Over 18 years since Pokemon's initial Japan release, will Game Freak and Nintendo's franchise ever slow down?
Over 18 years since Pokemon’s initial Japan release, will Game Freak and Nintendo’s franchise ever slow down?

Over 18 years ago one of the most definable games of all time, one that would extend to multiple generations of gamers and quickly turn into a billion dollar franchise, was released.

With a total of 30 pokemon games,  and nine of them taking in $10 million or more, one may think there would be some sign that time would be running its course on the love of Pokemon.

But it hasn’t. Pokemon is proving the test of time with their highest selling games being relatively identical products. The most recent installment, Pokemon X/Y, has made over $12 million and is right on track with the sales of its predecessors. With the first generation of gamers who grew up with Pokemon Red/Blue in their early 20s, Nintendo finds ample support in the franchise for nearly every release.

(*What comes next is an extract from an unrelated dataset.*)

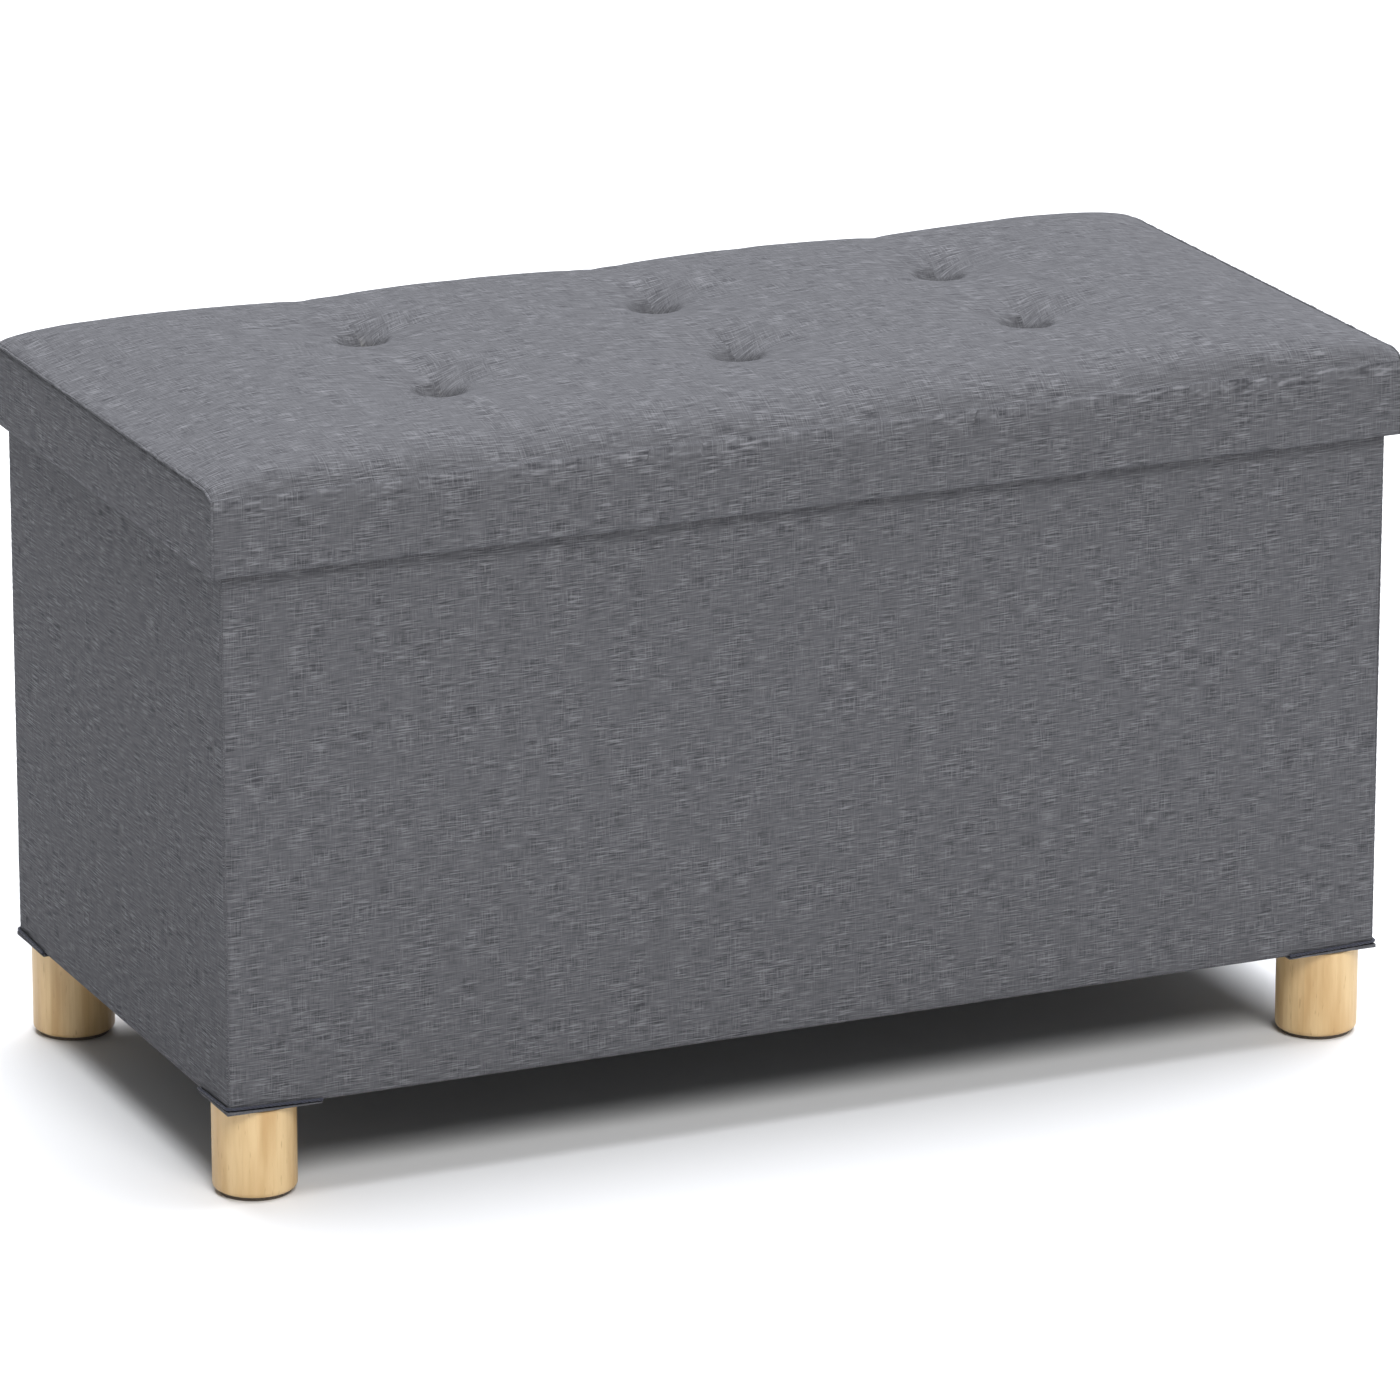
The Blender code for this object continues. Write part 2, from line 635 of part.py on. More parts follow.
def main():
    clear_scene()
    parts = make_collection("storage_bench")
    cutters = make_collection("cutters")
    add_body_cover(parts)
    add_long_panels(parts)
    add_short_panels(parts)
    add_inner_lining(parts)
    add_base_board(parts, cutters)
    add_base_board_cover(parts, cutters)
    for place in LEG_PLACES:
        add_corner_patch(place, parts, cutters)
        add_corner_binding(place, parts)
        add_leg(place, parts)
        add_leg_glide(place, parts)
        add_leg_bolt(place, parts)
        add_leg_insert(place, parts)
    add_lid_board(parts, cutters)
    add_lid_skirts(parts)
    add_lid_lining(parts)
    add_lid_foam(parts, cutters)
    add_lid_main_fabric(parts, cutters)
    add_lid_side_fabric("lid_side_fabric_left", -1, parts)
    add_lid_side_fabric("lid_side_fabric_right", 1, parts)
    add_tuft_ties(parts)


main()
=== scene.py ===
"""Looks of an upholstered storage bench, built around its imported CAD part.

Soft fabric, padding, seams and finishes are made here. The boards, legs and fittings are the CAD part's
own nodes. Units are metres, +Z is up, +X runs along the bench and -Y is its front.
"""

import math

import bmesh
import bpy
import numpy as np
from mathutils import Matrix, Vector, noise


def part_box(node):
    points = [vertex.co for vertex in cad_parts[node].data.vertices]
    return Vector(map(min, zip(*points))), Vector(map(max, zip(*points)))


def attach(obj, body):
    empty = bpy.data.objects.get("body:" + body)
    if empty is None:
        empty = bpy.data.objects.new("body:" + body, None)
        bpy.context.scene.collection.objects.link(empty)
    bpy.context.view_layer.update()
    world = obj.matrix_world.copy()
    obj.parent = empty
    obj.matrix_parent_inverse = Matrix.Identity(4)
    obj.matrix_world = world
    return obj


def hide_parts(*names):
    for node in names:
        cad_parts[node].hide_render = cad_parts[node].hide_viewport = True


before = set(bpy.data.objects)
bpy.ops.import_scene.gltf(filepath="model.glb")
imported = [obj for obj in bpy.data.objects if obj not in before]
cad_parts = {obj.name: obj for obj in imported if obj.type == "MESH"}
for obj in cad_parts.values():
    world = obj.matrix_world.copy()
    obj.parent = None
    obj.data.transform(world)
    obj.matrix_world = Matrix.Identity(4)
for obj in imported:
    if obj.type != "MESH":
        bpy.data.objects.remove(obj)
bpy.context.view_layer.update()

# Places taken from the CAD part. The end panels' CAD solids stop a little under the seam along their tops.
SEAM_ABOVE_END = 0.0021
LID_LOW, LID_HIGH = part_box("lid_main_fabric")
FOAM_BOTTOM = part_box("lid_foam")[0].z
BODY_LOW, BODY_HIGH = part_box("body_cover")
LID_X, LID_Y, LID_BOTTOM = LID_HIGH.x, LID_HIGH.y, LID_LOW.z
BODY_X, BODY_Y, BODY_BOTTOM, RIM_TOP = BODY_HIGH.x, BODY_HIGH.y, BODY_LOW.z, BODY_HIGH.z
SEAM_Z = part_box("lid_side_fabric_right")[1].z + SEAM_ABOVE_END
PLACES = {"front_left": (-1, -1), "front_right": (1, -1), "back_left": (-1, 1), "back_right": (1, 1)}
SIDES = {"left": -1, "right": 1}
ROWS, COLUMNS = ("front", "back"), ("left", "middle", "right")


def tuft_centre(row, column):
    low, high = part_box(f"tuft_tie_{row}_{column}")
    return (low + high) / 2


TUFTS = [tuft_centre(row, column) for row in ROWS for column in COLUMNS]
KNOT_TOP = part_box("tuft_tie_front_left")[1].z
PIT_Z = KNOT_TOP - 0.0018  # the fabric's outer face under each knot

CLOTH = 0.0012  # thickness of the upholstery fabric

# The lid's padding and main fabric
STEP = 0.004  # spacing of the fabric's grid
FINE_STEP, FINE_REACH = 0.002, 0.026  # closer grid round each tuft
ROLL = 0.013  # how far in from the front face the fabric has turned level
ROLL_START, ROLL_STEPS = 0.4215, 5  # height where the fabric starts to turn, and its rows on the way
EDGE_RISE, MIDDLE_RISE = 0.0075, 0.0035  # padding above the seams: all over, and added in the middle
NOTCH_DEPTH, NOTCH_INSIDE = 0.0036, 0.15  # troughs through the tufts: at the edges, and their share inside

# The tufts
KNOT_REACH = 0.0026  # round each tie, the fabric is held flat
PIT_FLOOR, PIT_REACH = 0.0045, 0.0185  # where each pit's wall starts and ends, from its middle
PIT_CLOTH_DEPTH = 0.020  # the depth that each pit's extra cloth is cut for
DISH_REACH, DISH_DEPTH = 0.040, 0.0014  # shallow hollow round each pit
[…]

With the older generation remaining loyal to the franchise and the consistent influx of children to adore the game as well, Nintendo has created a system in which they can consistently dominate two generations of gamers.

As the gamers who grew up with Pokemon Red/Blue get older and perhaps less attentive to the Pokemon franchise, there is an entire generation of gamers from Pokemon Ruby/Sapphire to take their place. This makes it incredibly hard to envision how the company’s support will ever waver.

The game itself has shown little need to change as well. The entire base of the game is no different than it was all those years ago. It wasn’t until the most recent release that a truly 3d world was even introduced.

While most games’ mechanics grow stale after a few years, Game Freak’s mantra to keep the core gameplay simple and similar to what has worked in the past is exactly the reason their franchise has thrived for so long. Nintendo as an entire company has shared this same outlook on gaming.

The gaming world is coming to a tipping point though. With the popularity of video games in general sky-rocketing, a massive push for higher resolutions, innovative features, and unique ideas raises the question if the beloved franchise will fall behind.

Nintendo has shown love for innovative ideas like the gamepad, motion sensor controls, and dual-screen interfaces. It’s certainly not an absurd idea for Virtual Reality to become the next step for Nintendo’s creative minds.

The main question is would Game Freak follow suit though? Could it at all be possible in 10 years for a virtual reality Pokemon game to exist?

Speculating the future is rather difficult. All that can really be said is that crucial decisions for the path of the franchise on the part of both Game Freak and Nintendo are sure to soon exist.